A two-stage Stackelberg game based at-stop departure timing and trajectory optimization for connected and automated bus in mixed traffic

Complex dynamic interactions between Connected and Automated Buses (CAB) and Human-driven Vehicles (HV) exist in mixed traffic environment. However, traditional trajectory planning for Connected and Automated Vehicles (CAVs) often ignores Transit Signal Priority (TSP), which limits the operational efficiency of CABs. To address this, the study proposes a two-stage optimization model within a game-theoretic Model Predictive Control (MPC) framework. This model integrates departure timing, TSP, and trajectory control to manage both the initial departure decision and the subsequent trajectory. The first stage employs a Stackelberg game model to characterize the dynamic interaction between CABs and surrounding HVs, embedding the TSP strategy within the bus departure decision-making process. Based on the first-stage model, an offline pre-computation mechanism generates a strategy-performance mapping table. The second stage formulates an MPC-based optimization model for trajectory control, generating the CAB’s trajectory from bus stop departure to the downstream intersection.
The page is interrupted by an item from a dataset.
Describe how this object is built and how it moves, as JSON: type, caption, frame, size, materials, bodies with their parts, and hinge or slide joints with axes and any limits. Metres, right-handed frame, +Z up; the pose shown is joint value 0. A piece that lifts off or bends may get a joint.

To enhance computational efficiency, the second-stage model is solved using problem restructuring and the Alternating Direction Method of Multipliers (ADMM). Simulation results demonstrate that in multi-vehicle interaction scenarios, the proposed method improves bus stop departure efficiency by 45.1% compared to a rule-based TSP strategy. Furthermore, the ADMM solver exhibits an 17.8% improvement in computational speed over Sequential Convex Programming (SCP).